Вологда не понравилась сразу. Всё в городе вызывало во мне раздражение. И торт в вокзальном ларьке с засохшей гигантской мухой посередине, и услужливая официантка в ресторане, которая принесла кофейник с предупреждением: «Когда будете наливать, придерживайте крышку, а то она падает. У всех наших кофейников отбитые носики…»
Пуще всего подействовала на меня ночь в общежитии, полная фантасмагории. Командированный люд говорил о том, кто что купил, кто сколько выпил и какая машина на кого наехала по дороге. Рассказывали обстоятельно, не торопясь, со всевозможными подробностями.

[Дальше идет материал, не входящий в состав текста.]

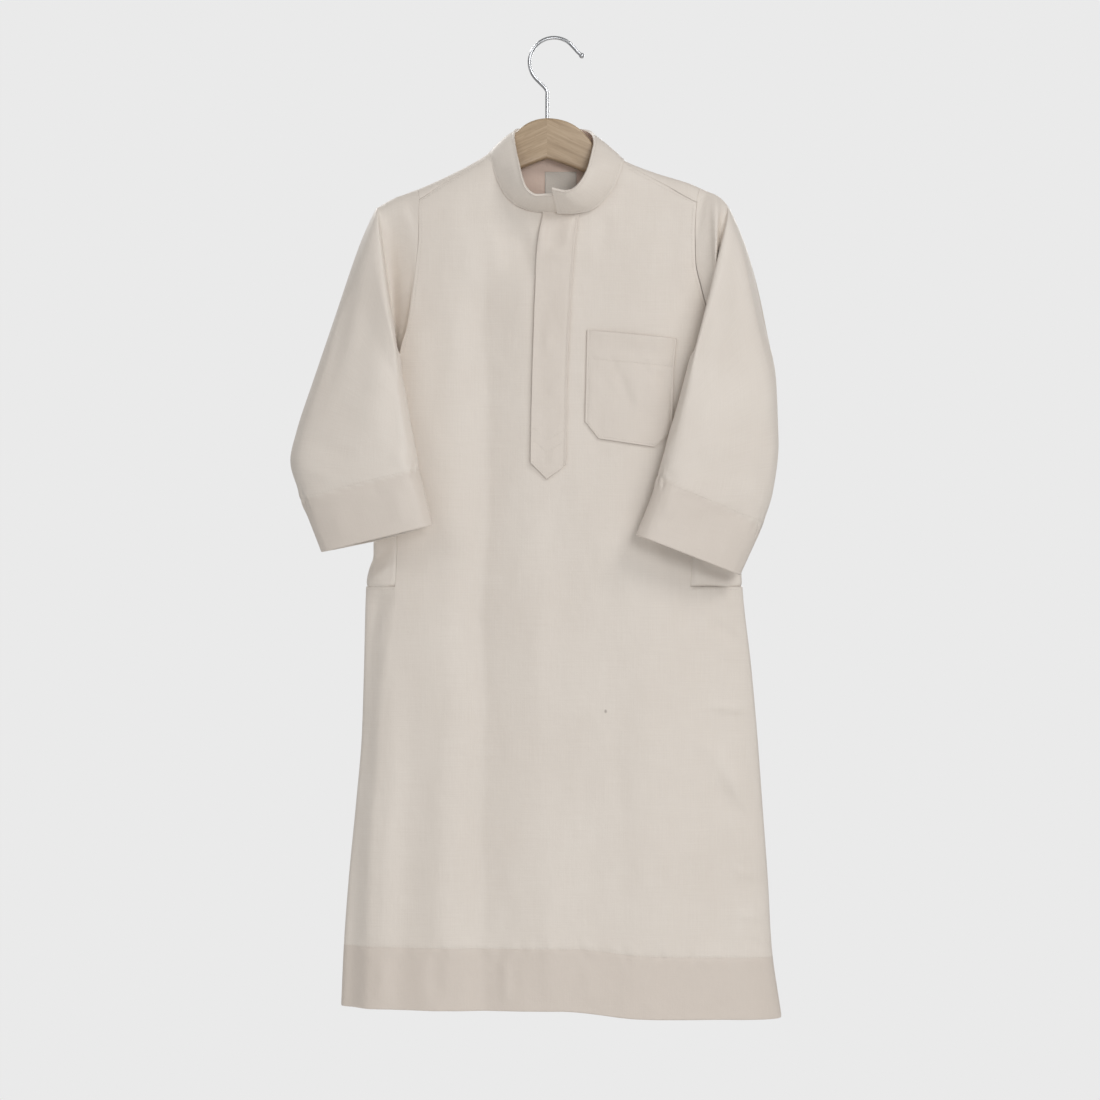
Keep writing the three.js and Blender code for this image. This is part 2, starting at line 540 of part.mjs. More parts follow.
// hanger: two arms from one board, rounded all round, with a bore for the hook's stem
const stemDepth = 19;
function hangerWood() {
  const shape = new THREE.Shape();
  shape.moveTo(stemX, -75);
  shape.bezierCurveTo(20, -75.4, 30, -90, 38, -101);
  shape.bezierCurveTo(46, -110.6, 56, -117, 72, -124.4);
  shape.lineTo(110, -139.4);
  shape.lineTo(142, -151.4);
  shape.bezierCurveTo(158, -158, 163, -166, 158, -173);
  shape.bezierCurveTo(154, -178, 148, -178, 142, -176.6);
  shape.lineTo(92, -156);
  shape.bezierCurveTo(50, -137, 24, -122, stemX, -113.6);
  shape.bezierCurveTo(-32, -122, -56, -134, -94, -152);
  shape.lineTo(-146, -175.4);
  shape.bezierCurveTo(-152, -178, -158, -177.4, -161, -172.6);
  shape.bezierCurveTo(-165, -166, -160, -162.4, -148, -157);
  shape.lineTo(-110, -142.6);
  shape.lineTo(-80, -128.2);
  shape.bezierCurveTo(-66, -120.6, -58, -114.6, -51, -107);
  shape.bezierCurveTo(-41, -97, -34, -76, stemX, -75);
  const round = 4;
  const board = new THREE.ExtrudeGeometry(shape, {
    depth: hangerThickness - 2 * round, bevelThickness: round, bevelSize: round, bevelOffset: -round,
    bevelSegments: 2, curveSegments: 6,
  });
  board.translate(0, 0, -(hangerThickness - 2 * round) / 2);
  board.rotateX(Math.PI / 2);
  const bore = new THREE.CylinderGeometry(wireRadius + seam, wireRadius + seam, stemDepth + 10, 16);
  bore.rotateX(Math.PI / 2);
  bore.translate(stemX, 0, -75 - stemDepth + (stemDepth + 10) / 2);
  return fromSolid(solid(board).subtract(solid(bore)));
}

// hook: one wire, up from the board, over the crest and down to its ball tip
function hangerHook() {
  const centreZ = wireRadius - crestRadius;
  const points = [];
  for (const z of [-75 - stemDepth + 1, -84, -74, -64, -55, -50]) points.push(new THREE.Vector3(stemX, 0, z));
  points.push(new THREE.Vector3(-8.2, 0, -46.6), new THREE.Vector3(-13, 0, -41.6));
  for (let turn = 218; turn >= 38; turn -= 15) {
    const angle = THREE.MathUtils.degToRad(turn);
    points.push(new THREE.Vector3(crestRadius * Math.cos(angle), 0, centreZ + crestRadius * Math.sin(angle)));
  }
  points.push(new THREE.Vector3(22.6, 0, -12), new THREE.Vector3(26.2, 0, -15.2));
  const path = new THREE.CatmullRomCurve3(points, false, 'centripetal');
  const section = new THREE.Shape();
  section.absarc(0, 0, wireRadius, 0, Math.PI * 2);
  const wire = new THREE.ExtrudeGeometry(section, { extrudePath: path, steps: 64, curveSegments: 5 });
  const ball = new THREE.SphereGeometry(2.6, 12, 8);
  ball.translate(26.4, 0, -15.4);
  return fromSolid(solid(wire).add(solid(ball)));
}

const paint = (color, roughness, metalness = 0) => new THREE.MeshStandardMaterial({ color, roughness, metalness });
const ecru = paint(0xd3c9bd, 0.8);
const bare = paint(0xd9d4c8, 0.75);
const beech = paint(0xae9a80, 0.5);
const wire = paint(0xb9bbbd, 0.25, 1);

const thobe = new THREE.Group();
function add(name, geometry, material) {
  const mesh = new THREE.Mesh(geometry, material);
  mesh.name = name;
  thobe.add(mesh);
}

const rightSleeveGrid = sleeveGrid('left', -1, sleeveRight);
const leftSleeveGrid = sleeveGrid('right', 1, sleeveLeft);
const hemGrid = [
  ...front.grid.map((column) => column.slice(chestRows + waistRows)),
  ...[...back.grid].reverse().map((column) => column.slice(chestRows + waistRows)),
];
hemGrid.splice(front.grid.length, 1);
hemGrid.pop();

add('front_panel', wall(front.grid, cloth, { keep: front.keep }), ecru);
add('back_panel', wall(back.grid, cloth, { keep: back.keep }), ecru);
add('yoke', wall(yokeGrid, cloth, { keep: yokeKeep }), ecru);
add('side_panel_right', sidePanel('left', -1), ecru);
add('side_panel_left', sidePanel('right', 1), ecru);
add('sleeve_right', wall(rightSleeveGrid, cloth, { closed: true }), ecru);
add('sleeve_left', wall(leftSleeveGrid, cloth, { closed: true }), ecru);
add('cuff_turnup_right', turnUp(rightSleeveGrid, sleeveRight.length - 1, cuffDepth, { closed: true }), ecru);
add('cuff_turnup_left', turnUp(leftSleeveGrid, sleeveLeft.length - 1, cuffDepth, { closed: true }), ecru);
add('hem_turnup', turnUp(hemGrid, skirtRows - 2, hemDepth, { closed: true }), ecru);
add('collar_band', collar(), ecru);
add('placket', onFront(placketEdges, [{ u: 0, z: -170 }, { u: 1, z: -170 }], placketPoint,
  [0, 0.23, 0.46, 0.7, 0.9, 1], 13, placketCloth, lift), ecru);
add('chest_pocket', onFront(pocketEdges, pocketTop, pocketFoot, [0, 0.16, 0.36, 0.58, 0.8, 1], 6, cloth, lift), ecru);
add('neck_label', neckLabel(), bare);
add('hanger_wood', hangerWood(), beech);
add('hanger_hook', hangerHook(), wire);

export default thobe;
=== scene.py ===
import math
import bmesh
import bpy
import numpy as np
from mathutils import Matrix, Vector


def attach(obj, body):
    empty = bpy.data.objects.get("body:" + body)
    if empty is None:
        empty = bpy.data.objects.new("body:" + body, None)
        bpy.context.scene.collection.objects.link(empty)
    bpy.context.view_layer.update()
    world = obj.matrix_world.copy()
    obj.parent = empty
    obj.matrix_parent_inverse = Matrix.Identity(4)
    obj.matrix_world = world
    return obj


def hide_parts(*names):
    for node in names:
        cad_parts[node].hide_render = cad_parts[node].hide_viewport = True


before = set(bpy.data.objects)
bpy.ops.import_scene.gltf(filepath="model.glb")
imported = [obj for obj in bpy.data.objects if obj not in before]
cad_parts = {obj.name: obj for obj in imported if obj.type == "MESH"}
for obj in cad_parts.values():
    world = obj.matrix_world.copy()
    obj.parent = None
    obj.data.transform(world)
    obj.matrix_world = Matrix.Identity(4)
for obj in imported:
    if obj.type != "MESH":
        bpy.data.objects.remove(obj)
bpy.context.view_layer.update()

mm = 0.001
scene = bpy.context.scene

# lengths are millimetres until a mesh is made; left and right here are seen from the front

garment = {
    "cloth": 1.2, "collarCloth": 2.4, "placketCloth": 1.6, "seam": 0.3, "lift": 0.7,
    "underarmZ": -301, "hipZ": -519.5, "backYokeZ": -185, "shoulderLevel": -150,
    "shoulderRound": 25, "sideFullness": 0.3, "hemDepth": 57, "cuffDepth": 54, "cell": 3.0,
}

outline = [  # z, left edge, right edge, depth in front, depth behind
    (-143, -168, 168, 13, 12), (-200, -163, 165, 18, 15), (-250, -156, 161, 20, 16),
    (-301, -152, 159, 22, 18), (-343, -158, 165, 23, 19), (-438, -167, 174, 26, 21),
    (-485, -171, 177.6, 27, 22), (-520, -178.4, 179, 28, 22), (-598, -180.5, 187.5, 30, 24),
    (-660, -182.5, 193, 32, 26), (-728, -188.3, 198, 34, 27), (-797, -195, 203, 36, 29),
    (-860, -199.6, 206.6, 37, 31), (-925, -202.5, 215.7, 39, 33),
]
sideSeam = [  # z, left, right: armhole seam, then the edge of the side panel
    (-140, -129.2, 138.7), (-153, -128, 135.5), (-186, -128.2, 133.5), (-212, -130.4, 134),
    (-240, -133.8, 140), (-272, -138.6, 148.6), (-301, -146, 153.2), (-400, -147.2, 140),
    (-478, -148.3, 131), (-520, -150.4, 128.8),
]
shoulder = [  # x, shoulder line, front yoke seam
    (-170, -161.5, -175), (-155.5, -152, -166), (-129, -142.4, -153.4), (-108, -133.2, -140),
    (-85, -121.9, -126), (-72, -114.7, -117.4), (-60.8, -107.6, -110.4), (-40, -98, -101),
    (0, -95, -98), (44, -101, -104), (64.2, -113.4, -116.2), (68, -115.8, -119.4),
    (96, -126.8, -135.4), (130, -137.4, -153), (139, -141.4, -157), (156.4, -148.6, -168),
    (168, -161, -180),
]
neckFront = [
    (-60.8, -110.2), (-55.8, -125.4), (-50.4, -140.6), (-39.8, -155.6), (-25.2, -163.8), (-6, -166.8),
    (22, -167.2), (37, -162.4), (50.3, -149.6), (58.4, -134.6), (64.2, -116.2),
]
neckBack = [(-60.8, -107), (-52, -106.6), (-42, -109.4), (0, -112.6), (46, -112.6), (56, -111.6), (64.2, -114)]
hemLine = [(-202, -916), (-60, -917), (20, -917), (90, -924), (215, -927)]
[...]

Последней жгучей историей, услышанной сквозь тяжёлый сон, был рассказ о валенке, который сгорел у печки.
В половине шестого утра я проснулся от солдатского, молодецкого храпа. Девять моих соседей по комнате дружно досматривали свои доисторические сны.
Сапог сгорел! Лёд тронулся! Билеты на самолёт в Кириллов были возвращены в кассу и тотчас были взяты билеты обратно, на московский поезд.
После набега в Вологду решили отдохнуть на Оке, неподалёку от музея-усадьбы Поленова… Поездом до Серпухова, далее на речной ракете «Заря». На месте путёвку в дом отдыха получить не удалось и пришлось снять у одной хозяйки сарай…
Все заботы отодвинулись. Всё тленно и тщетно. Вечны шум листвы, перепевы птиц и тишина. И вообще, человек создан для лени… На 10-й день пошли дожди. И среди поленовцев приобрёл популярность народный спорт – литрбол. Магазин и ларёк работали на полную мощность. Скоро их запасы иссякли, и тогда наиболее отважные литрболисты отправлялись за горючим вплавь. Вскоре опустел магазин и на том берегу. Настала очередь одеколона.
Переиграли во все игры: в преферанс, в кинг, в дурачка и покер. Лица играющих смялись и напоминали лица бумажных королей и дам. Было холодно и неуютно. Пришлось возвращаться в Москву и сделать ещё один отпускной набег – в Загорск. Священники, монахи и семинаристы то и дело возникали среди буйной монастырской зелени, как привидения, как чёрные Фантомасы. С впалыми щеками, с горящими глазами, с нервно сплетёнными пальцами рук. Отрешённые от мирской суеты, от автомобилей, мартенов и мюзик-холлов, они шли мимо нас, и мысли их парили в запредельной голубизне августовского неба. Так, по крайней мере, казалось нам.
Что касается хорошего русского художника Василия Дмитриевича Поленова (1844–1927), то следует вспомнить, что он учился во Франции у «барбизонцев», но всё же остался русским реалистическим художником: «Московский дворик», «Золотой дворик», «Бабушкин сад», «Заросший пруд» и другие картины. Вёл пейзажный класс, у него учились Левитан, Коровин, Головин… Самая крупная картина Поленова – «Христос и грешница», авторское название «Кто без греха?». Но это название цензура запретила (не без греха и царь тоже?) и заменила на «Христос и блудная жена». Это по-житейски. Как отнёсся Поленов к советской власти, не знаю. О нём ничего не читал и, соответственно, не писал. Не мой художник.
Но тем не менее после Поленова потянуло на живопись.
26 августа
Третьяковка…
Какой огромный и разный этот мир художников и их творений. Как резко различны просветлённые краски и шероховатые мазки Серова и расплывчато-сумеречное письмо Борисова-Мусатова. Как задумчив и Христос в пустыне у Крамского, и как удивительно льётся свет у Левитана в «Тихой обители». Как глубоко запала тоска в глазах врубелевского демона, и как по-земному смотрят глаза с портрета Якулова у Кончаловского. Но, пожалуй, больше всего меня поразило небольшое полотно Лучишкина «Шар улетел»… Безысходность. Отчаянье. Смерть. И тут же рядом висят другие полотна, демонстрирующие оптимистическое, жизнеутверждающее искусство: «Колхозный праздник» Герасимова и «Хлеб» Яблонской. Здесь всё солнечно, красочно, радостно. И полное безмыслие…
Ранее до Третьяковки – 20 июня – в газете «Советская культура» в рубрике «Новости кино» моё представление нового фильма Андрея Тарковского «Тайны „Соляриса“». Точнее, о создании картины, о подготовке и поиске актрисы на единственную женскую роль Хари. И, естественно, нашли любимую женщину главного героя, воспроизведённую по тексту романа Станислава Лема космическим разумом. Женщина-клон. Так что парой Донатасу Банионису стала Наталья Бондарчук (1950).